The amount of Mn and additions of Fe and Si in solid solution for both alloys was almost the same. The inclusions of the intermetallic phase in the initial base metal and in the HAZ (arrows 3-5, 12, and 13) contained 38.0 to 43.3% Cu. The possibility of the phase existing with a wide range of Cu concentration under conditions of nonequilibrium formation of structure was confirmed. In this case, some inclusions with lower Cu content may have been partially preserved in the HAZ (arrows 5 and 6) without their noticeable conversion into eutectic clusters (arrow 7). The amount of Fe, Si, and Mn in some clusters of intermetallides considerably exceeded (by one order) their total content in the normal alloy (arrows 12 and 13).

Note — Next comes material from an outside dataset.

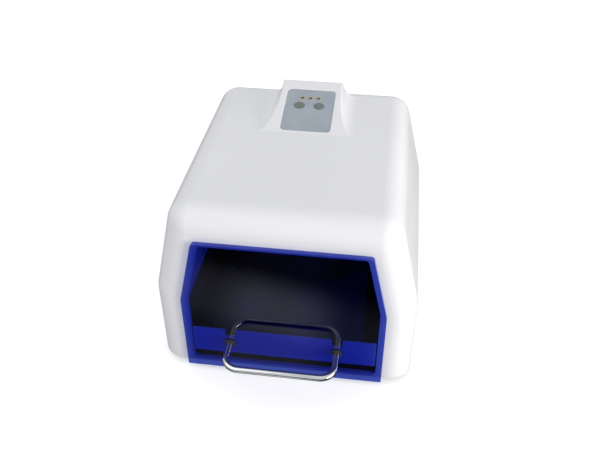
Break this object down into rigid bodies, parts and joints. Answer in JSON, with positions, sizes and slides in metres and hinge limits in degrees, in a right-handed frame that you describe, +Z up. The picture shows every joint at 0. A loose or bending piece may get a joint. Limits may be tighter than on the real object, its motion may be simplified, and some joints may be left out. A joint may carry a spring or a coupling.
{
  "type": "light curing unit",
  "caption": "Bench-top light curing unit with a white leaning hood, a timer pod with keys and lamps, and a drawer with a clear blue front and a chromed bow handle",
  "frame": {"origin": "on the table, under the middle of the overall box, drawer shut", "axes": "+X to the right seen from the front, +Y from the drawer front to the back, +Z up"},
  "size_m": [0.23, 0.2934, 0.1922],
  "materials": {
    "shell_white": "white moulded plastic, satin",
    "blue_acrylic": "clear blue acrylic sheet, polished",
    "bright_chrome": "bright chromed rod",
    "black_rubber": "black rubber",
    "base_steel": "pale grey painted sheet steel",
    "zinc_steel": "zinc plated screws",
    "bracket_black": "black powder coat",
    "strip_white": "white moulded plastic",
    "spring_steel": "spring steel",
    "reflector_white": "white painted sheet, glossy",
    "lamp_white": "white moulded lamp cap",
    "lamp_glass": "glass tube, pale coating inside",
    "socket_white": "white moulded plastic",
    "tray_dark": "dark moulded plastic",
    "liner_dark": "dark coated plate, satin",
    "magnet": "nickel plated magnet",
    "label_film": "grey-blue printed film, left blank",
    "key_grey": "dark grey-green key caps",
    "lamp_lens": "dark lamp domes, unlit",
    "bezel_pale": "pale yellowish rings",
    "board_green": "green circuit board",
    "spacer_nylon": "natural nylon",
    "rail_nylon": "black acetal",
    "runner_black": "black acetal",
    "black_plastic": "black moulded plastic",
    "rocker_black": "black moulded rocker",
    "panel_grey": "pale grey painted sheet steel",
    "pin_brass": "plated brass",
    "glass_tube": "glass fuse",
    "ballast_steel": "varnished laminated core",
    "winding_copper": "taped copper winding",
    "transformer_black": "black moulded case",
    "relay_blue": "blue moulded case",
    "lead_pvc": "grey insulated leads"
  },
  "bodies": {
    "housing": {"hood": "shell_white", "hood_front": "shell_white", "base_plate": "base_steel", "base_fasteners": "zinc_steel", "chamber_screws": "zinc_steel", "reflector": "reflector_white", "bulkhead": "reflector_white", "lamp_caps": "lamp_white", "lamp_sockets": "socket_white", "lamp_clips": "spring_steel", "drawer_bumpers": "black_rubber", "drawer_sensor": "black_plastic", "timer_label": "label_film", "tact_switches": "black_plastic", "timer_board": "board_green", "board_spacers": "spacer_nylon", "indicator_lamps": "lamp_lens", "indicator_bezels": "bezel_pale", "board_connectors": "socket_white", "rear_panel": "panel_grey", "rear_panel_screws": "zinc_steel", "mains_inlet": "black_plastic", "inlet_pins": "pin_brass", "switch_frame": "black_plastic", "ballasts": "ballast_steel", "ballast_windings": "winding_copper", "compartment_screws": "zinc_steel", "power_board": "board_green", "transformer": "transformer_black", "relay": "relay_blue", "terminal_block": "socket_white", "leads": "lead_pvc", "side_bracket_right": "bracket_black", "side_bracket_left": "bracket_black", "guide_rail_right": "rail_nylon", "guide_rail_left": "rail_nylon", "feet": "black_rubber", "lamp_tube_left": "lamp_glass", "lamp_tube_top_left": "lamp_glass", "lamp_tube_top_right": "lamp_glass", "lamp_tube_right": "lamp_glass"},
    "drawer": {"drawer_front": "blue_acrylic", "drawer_handle": "bright_chrome", "handle_washers": "black_rubber", "handle_screws": "zinc_steel", "drawer_strip": "strip_white", "drawer_tray": "tray_dark", "tray_liner": "liner_dark", "drawer_runner_left": "runner_black", "drawer_runner_right": "runner_black", "runner_screws": "zinc_steel", "drawer_magnet": "magnet"},
    "left_key": {"key_left": "key_grey", "key_plunger_left": "runner_black"},
    "right_key": {"key_right": "key_grey", "key_plunger_right": "runner_black"},
    "rocker": {"switch_rocker": "rocker_black"},
    "fuse_carrier": {"fuse_drawer": "black_plastic", "fuse": "glass_tube"}
  },
  "joints": [
    {"name": "drawer_slide", "type": "slide", "parent": "housing", "child": "drawer", "axis": [0, -1, 0], "range_m": [0, 0.145]},
    {"name": "left_key_press", "type": "slide", "parent": "housing", "child": "left_key", "axis": [0, 0.225, -0.9744], "range_m": [0, 0.0005], "stiffness_N_per_m": 600, "springref_m": -0.0005},
    {"name": "right_key_press", "type": "slide", "parent": "housing", "child": "right_key", "axis": [0, 0.225, -0.9744], "range_m": [0, 0.0005], "stiffness_N_per_m": 600, "springref_m": -0.0005},
    {"name": "rocker_tilt", "type": "hinge", "parent": "housing", "child": "rocker", "pos_m": [0, 0.1415, 0.046], "axis": [1, 0, 0], "range_deg": [0, 14]},
    {"name": "fuse_slide", "type": "slide", "parent": "housing", "child": "fuse_carrier", "axis": [0, 1, 0], "range_m": [0, 0.012]}
  ]
}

In the higher-purity alloy, the cluster of Fe and Si, along some intermetallic phase boundaries, was only 2 to 3 times higher than their average concentration in the alloy (arrows 5 and 6). 

Landolt-Bornstein, Numerical Data and Functional Relationships in Science and Technology, K.-H. Hellwege (Ed.), Group III. Crystal and Solid State Physics, Vol. 6, Structure Data of Elements and Intermetallic Phases, P. Eckerlin, H. Kandler, and A. Stegher (Eds), Springer, Berlin, 1971.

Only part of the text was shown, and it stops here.